Basildon’S Tory administration was secretly in talks about developing homes on Dry Street six months ago.

Plans for homes and a business park on 86 acres of the wildlife haven and South Essex College site were announced last week, with a new college campus now set to be built in the town centre.

The Conservatives have been accused of a U-turn.

They were previously at the forefront of the Save Dry Street campaign to block the development of 1,200 homes at the Homes and Communities Agency-owned site, which was backed by more than 10,000 residents in 2006.

Naisha Polaine, the agency’s head of area, said the talks had started last year.

She said: “We began exploring options to enable the site with Basildon Council and South Essex College, after a new town centre college was identified as the council’s top priority in the local investment plan.

“Discussions were held in December 2010, before reaching the joint decision to move the site forward in May.

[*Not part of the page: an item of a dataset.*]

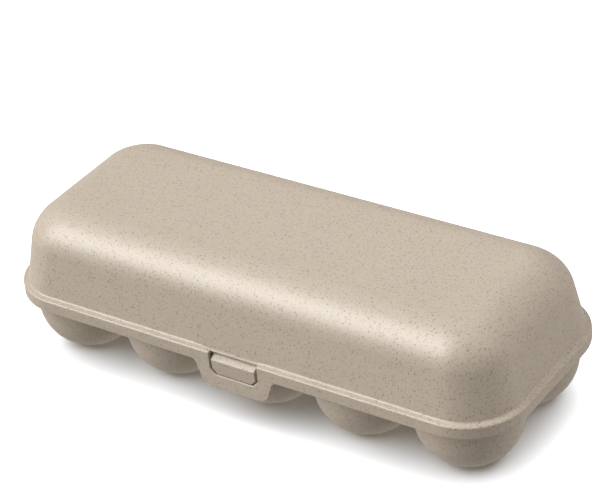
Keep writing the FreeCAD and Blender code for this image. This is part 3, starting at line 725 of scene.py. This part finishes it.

“This is a unique moment where three adjoining land-owning public organisations are coming together to provide much-needed education and housing for Basildon.”

Plans for a Basildon town centre college first emerged in 2007, when the Learning and Skills Council announced funding, which was later withdrawn.

Although Dry Street is largely green fields, it was designated a special reserve site for future housing in the 1990s.

Basildon’s Tories wanted to return it, and a similar site at Barn Hall, Wickford, into green belt, but a local plan enabling that to happen was scrapped in 2006.

Council leader Tony Ball, said there had been no conscious decision to abandon returning the sites to green belt.

He said the administration resigned itself to this after failing to stop the development of 200 homes at Barn Hall.

He said: “When we lost the Barn Hall appeal, it was clear we wouldn’t be able to revert Dry Street to green belt, but there was no announcement.”

He added: “It is about being involved and getting what is best for the borough because some development of the site is inevitable.”